Goal: Copy all lines below containing "part".

Extracted data:
▼

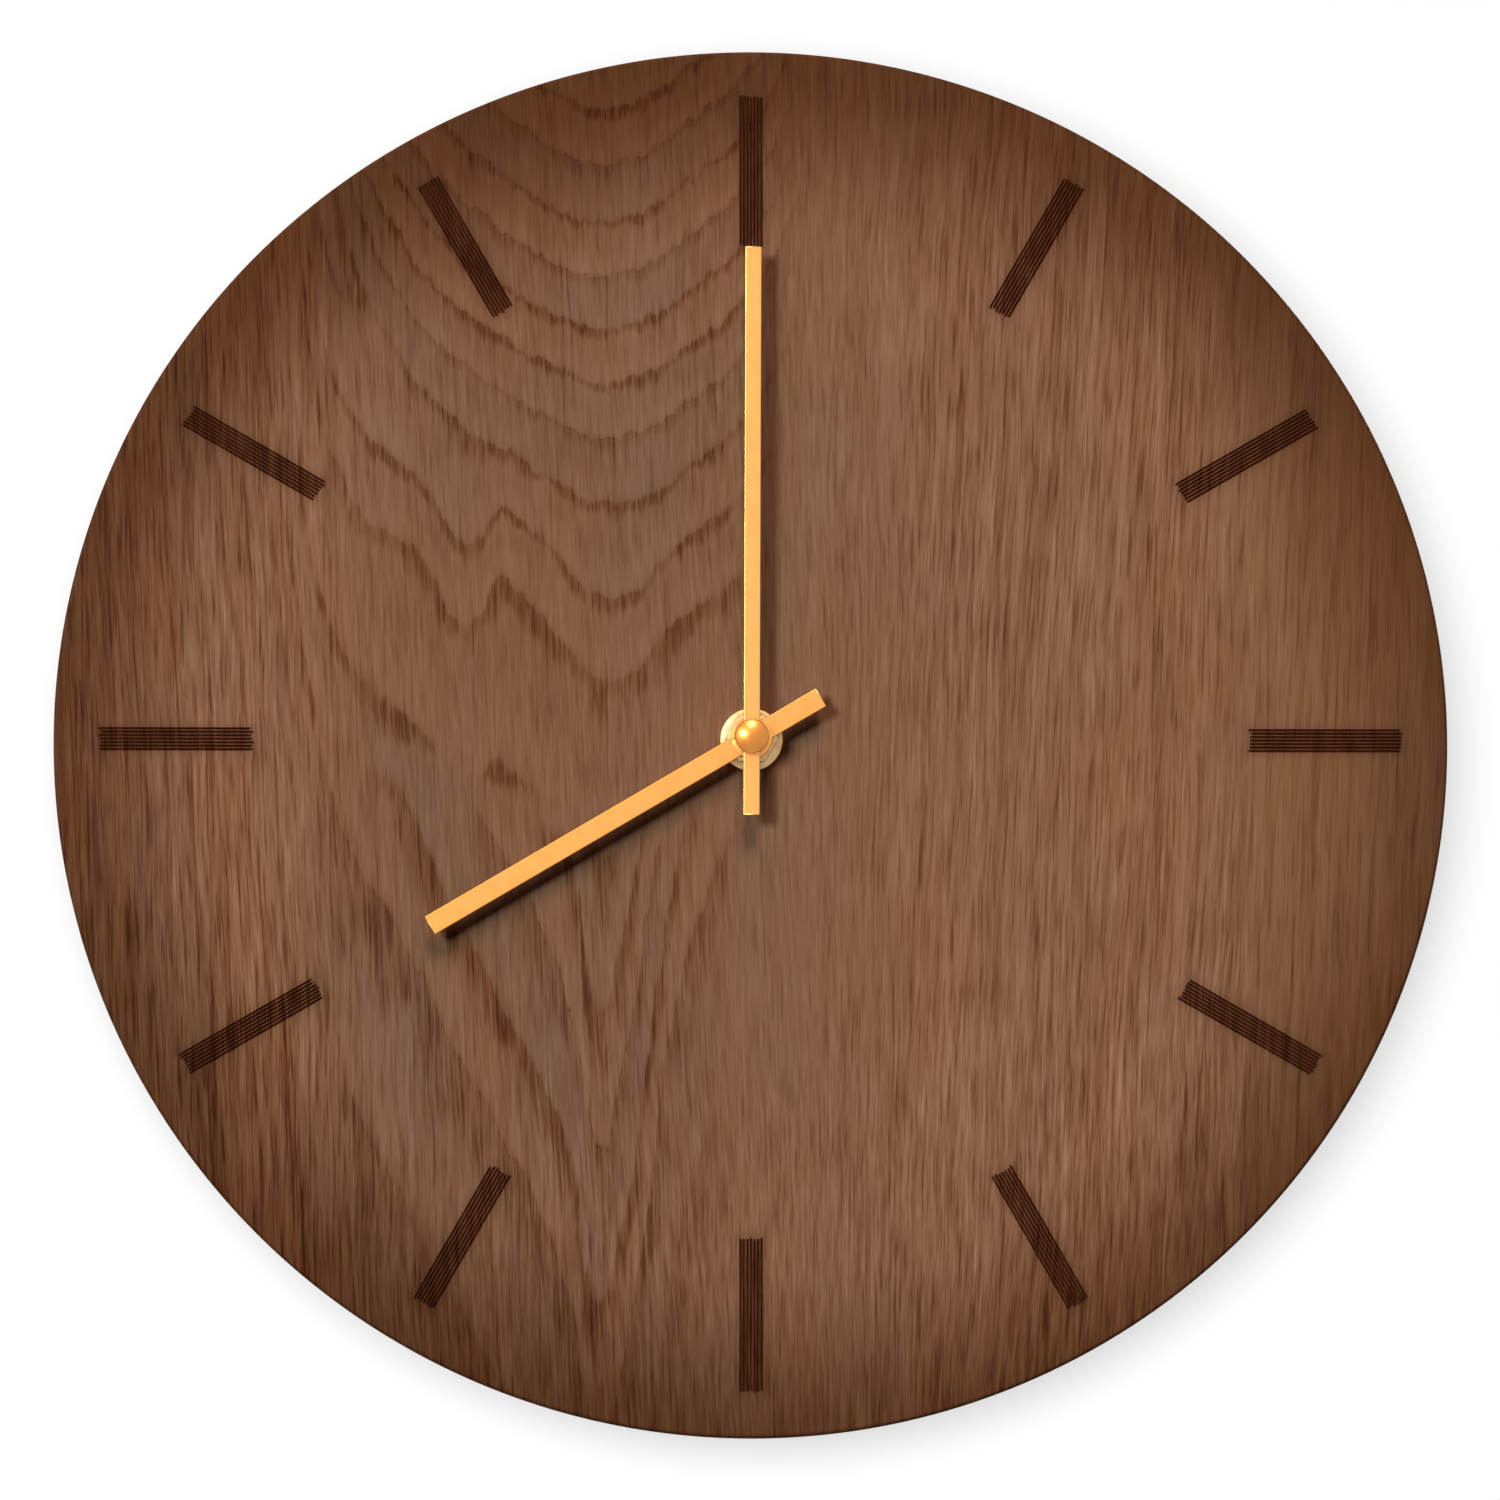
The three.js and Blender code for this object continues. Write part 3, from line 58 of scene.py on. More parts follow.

▲
▼

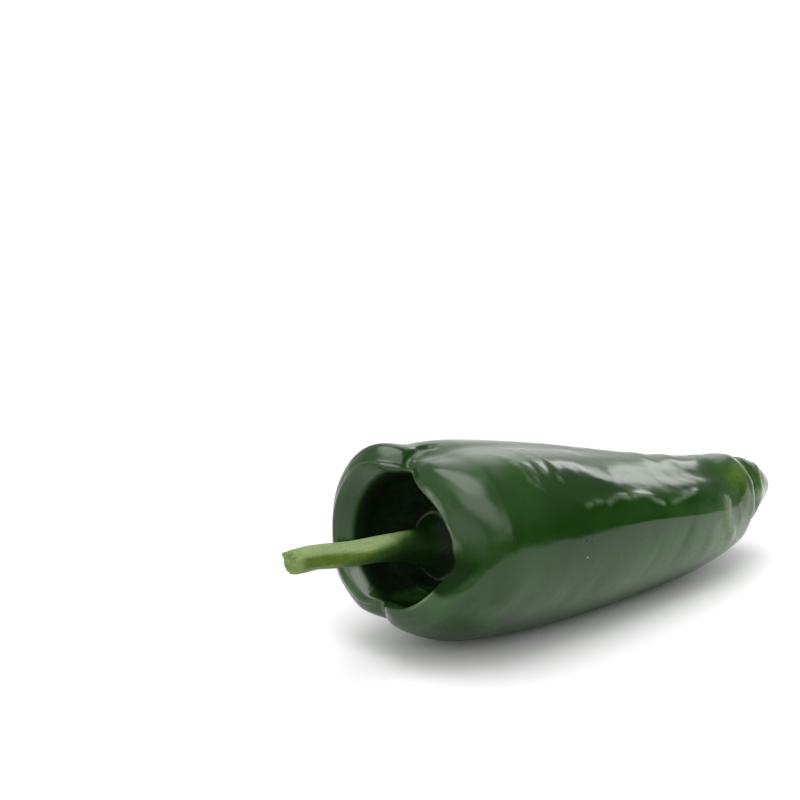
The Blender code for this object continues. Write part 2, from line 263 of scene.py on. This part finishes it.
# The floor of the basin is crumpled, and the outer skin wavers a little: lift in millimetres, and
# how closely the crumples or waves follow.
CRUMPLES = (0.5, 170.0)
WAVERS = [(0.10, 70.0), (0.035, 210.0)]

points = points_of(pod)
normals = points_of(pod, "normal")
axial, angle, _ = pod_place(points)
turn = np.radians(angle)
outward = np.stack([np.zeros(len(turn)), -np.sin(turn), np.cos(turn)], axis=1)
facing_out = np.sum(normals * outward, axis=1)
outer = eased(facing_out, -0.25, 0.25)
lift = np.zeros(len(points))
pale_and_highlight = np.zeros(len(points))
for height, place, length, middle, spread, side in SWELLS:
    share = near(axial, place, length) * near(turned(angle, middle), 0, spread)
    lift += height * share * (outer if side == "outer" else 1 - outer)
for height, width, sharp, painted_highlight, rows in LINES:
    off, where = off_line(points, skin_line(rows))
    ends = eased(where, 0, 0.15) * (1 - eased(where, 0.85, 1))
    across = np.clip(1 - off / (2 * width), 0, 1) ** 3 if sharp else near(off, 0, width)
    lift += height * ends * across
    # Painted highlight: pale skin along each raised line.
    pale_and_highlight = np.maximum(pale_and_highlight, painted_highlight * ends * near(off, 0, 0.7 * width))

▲

Answer below:
The three.js and Blender code for this object continues. Write part 3, from line 58 of scene.py on. More parts follow.
The Blender code for this object continues. Write part 2, from line 263 of scene.py on. This part finishes it.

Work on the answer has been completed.